On May 1, 1930, three other Oblates left San Antonio for Uruguay. They were:  Pierre (Pedro) Centurione ( born in Marseilles of Italian parents, educated in France, Italy, and Texas), Emilio Diaz, and Jesus Calleja (both born in Spain and educated in San Antonio)

 

The journey from San Antonio to Salto, via New York and Buenos Aires, took 37 days. The missionaries arrived in Salto on August 6. Soon afterward they were joined by Santiago Martinez, an Oblate brother.

 

From Uruguay the Oblates later went to Buenos Aires, Argentina. Other Oblates followed the original four...one notable being Fr. Castellanos.

 

Today the mission in Uruguay is exciting. There is much youth work and preaching. The country is very secularised, reminiscent of many areas of the northern Europe and other parts of the first world.
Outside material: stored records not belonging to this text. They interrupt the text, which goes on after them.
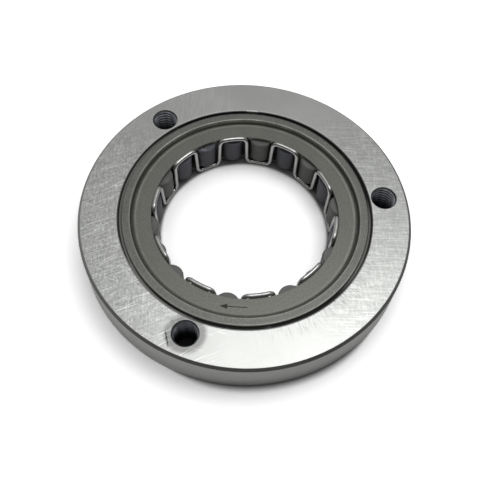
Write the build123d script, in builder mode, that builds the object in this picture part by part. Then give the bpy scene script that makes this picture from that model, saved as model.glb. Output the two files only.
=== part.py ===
from build123d import *
import os
from math import atan, cos, degrees, hypot, radians, sin, sqrt

# One-way roller clutch of an engine starter. Millimetres. The origin is the centre of the bottom
# face, +Z is the clutch's axis and points to the face with the arrow, and +X is on the hub's radius.
# Angles are counted anticlockwise from +X, seen from above.

# ---------------------------------------------------------------- driving dimensions
# The clutch is built up outward from the hub that it turns: rollers, cam race, snap ring, outer ring.
# rollers
spring_lobes = 10
roller_count = 2 * spring_lobes
roller_radius = 3.7
hub_radius = 26.15
first_roller_angle = 11.0

# cam race
land_offset = 0.75
plate_seat_width = 0.95
rim_width = 2.6
rim_edge_chamfer = 0.3

# cam ramps
cam_arc_radius = 8.0
strut_angle = 7.0
release_angle = 1.2

# side plates
plate_cover = 1.4
plate_thickness = 1.05
plate_recess = 1.1
plate_bevel_width = 1.1
plate_bevel_height = 0.7

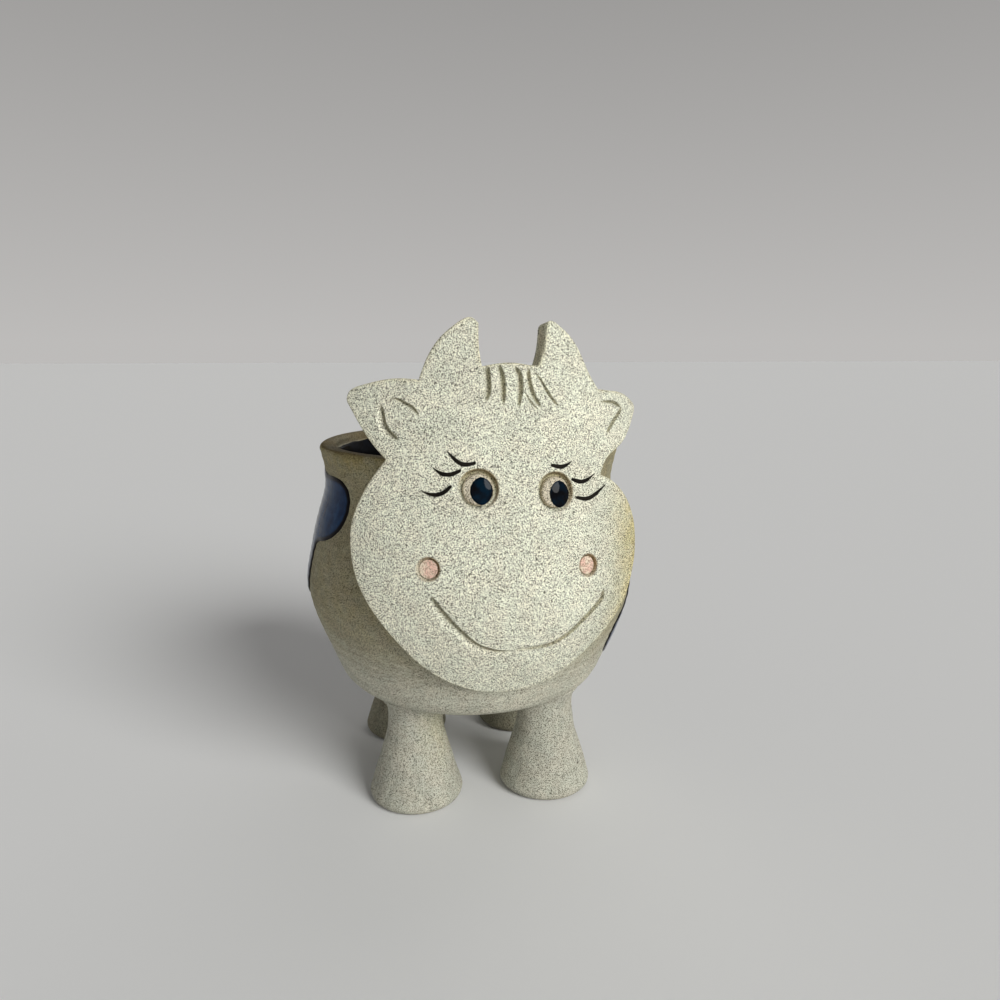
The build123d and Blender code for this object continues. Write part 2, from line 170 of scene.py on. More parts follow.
# The slab's outline, laid out flat: shares of face_half_width across, and of horn_rise above or
# chin_drop below the line where the chin starts to curve under. It runs clockwise from the chin, and
# each stretch starts in a corner and ends where the next one starts.
head_outline_shares = [
    [(0.0, -0.994), (-0.2, -0.97), (-0.39, -0.89), (-0.545, -0.776), (-0.675, -0.63), (-0.79, -0.45),
     (-0.952, -0.14), (-1.014, 0.09), (-0.996, 0.2), (-0.937, 0.286), (-0.852, 0.37)],
    [(-0.743, 0.453), (-0.79, 0.49), (-0.88, 0.575), (-0.96, 0.672)],
    [(-0.99, 0.708), (-0.972, 0.742)],
    [(-0.91, 0.763), (-0.80, 0.774), (-0.65, 0.78)],
    [(-0.52, 0.768), (-0.463, 0.859), (-0.378, 0.938)],
    [(-0.28, 0.991), (-0.2, 1.009)],
    [(-0.16, 0.985), (-0.163, 0.875)],
    [(-0.152, 0.81), (-0.065, 0.82), (0.04, 0.823), (0.13, 0.814)],
    [(0.19, 0.812), (0.228, 0.88)],
    [(0.256, 0.985), (0.283, 1.0)],
    [(0.32, 0.993), (0.42, 0.94), (0.5, 0.862), (0.56, 0.785)],
    [(0.63, 0.724), (0.74, 0.722), (0.9, 0.716)],
    [(1.01, 0.692), (1.065, 0.666)],
    [(1.06, 0.64), (0.955, 0.55), (0.87, 0.497), (0.78, 0.462), (0.68, 0.42)],
    [(0.615, 0.353), (0.69, 0.338), (0.8, 0.295), (0.895, 0.235), (0.965, 0.15), (0.975, 0.04),
     (0.926, -0.13), (0.868, -0.3), (0.79, -0.44), (0.67, -0.585), (0.53, -0.735), (0.37, -0.885),
     (0.19, -0.97)],
]

# Eyes and nostrils, placed on the same pattern
eye_radius = 6.2
eye_disc_radius = 5.1
eye_socket_depth = 1.6
# The eye disc's edge: toast, and painted shade in the crease where it meets the socket; each is how strong
# and how wide
eye_disc_edge = {"toast": (0.3, 0.6), "shade": (0.4, 0.35)}
eye_ring_slope = 0.55
eye_ring_spread = 0.35
eye_detail_radii = (4.6, 7.2)
eye_shares = {"left": (-0.207, 0.313), "right": (0.262, 0.288)}
pupil_half_width = 3.4
pupil_half_height = 4.1
pupil_thickness = 0.6
pupil_offset_shares = {"left": (0.18, -0.1), "right": (0.23, -0.14)}
pupil_pinch = 1.1
pupil_swell = 0.2
pupil_lift = 0.02
nostril_radius = 3.7
nostril_depth = 1.3
nostril_glaze_thickness = 0.5
nostril_slope = 0.5
nostril_spread = 0.2
nostril_disc_radius = 2.95
nostril_detail_radii = (2.4, 4.8)
nostril_shares = {"left": (-0.517, 0.0), "right": (0.474, -0.046)}
socket_ring_step = 0.26

# Discs on the face: how far below it their tops and bottoms lie, how round their edges are, how high
# their domes are, and how fine their meshes are. The nostrils' are dished instead.
discs = {
    "eye_disc": (0.25, eye_socket_depth, 0.9, 0.25, 0.6),
    "pupil": (-pupil_lift, 0.25, 0.3, pupil_thickness - pupil_lift, 0.2),
    "nostril_glaze": (nostril_depth - nostril_glaze_thickness, nostril_depth, 0.25, -0.12, 0.5),
}

# Painted shade round the sockets: their walls are darkened in ochre, brown and grey tints, most on the
# upper and right side, where they are in shadow. A band or line is how far in from the socket's edge its
# middle lies and how wide it is, and the bands' high power makes them even across. A lean is how strong a
# colour is, the way across and up in which it is strongest, and the place on that way where it starts and
# how far on it is full. The nostrils' brown changes evenly, by so much across and up.
band_power = 4
eye_band = (0.5, 0.8)
eye_line = (0.1, 0.35)
eye_shade_ochre_lean = (0.6, (0.25, 1.0), (-0.45, 1.1))
eye_shade_brown_lean = (0.75, (0.75, 0.65), (-0.7, 1.3))
eye_shade_lean = (0.5, (0.4, 1.0), (-0.4, 1.3))
nostril_band = (0.35, 0.62)
nostril_shade_brown = 0.68
nostril_shade_brown_lean = (0.27, 0.135)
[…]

The work of first evangelisation is demanding. Today, the mission is in the responsibility of the Province of Italy.

 

The spirit among the Oblates there bears all the zest and energy of Italy, the love of preaching of Spain, and the charming, and shall we say, “minimal scripting and independence of spirit” that is a recognizable legacy of the founding province. 

 

 
     
 

Procession with the statue of the Virgen de los Treinta y tres, Patroness of Uruguay

General Councilor for Latin America, Fr. Loudger Mazile, offers for veneration a relic of St. Eugene to Fr. Pippo Mammana, Superior of the Delegation

Fr. Sal DeGeorge, OMI...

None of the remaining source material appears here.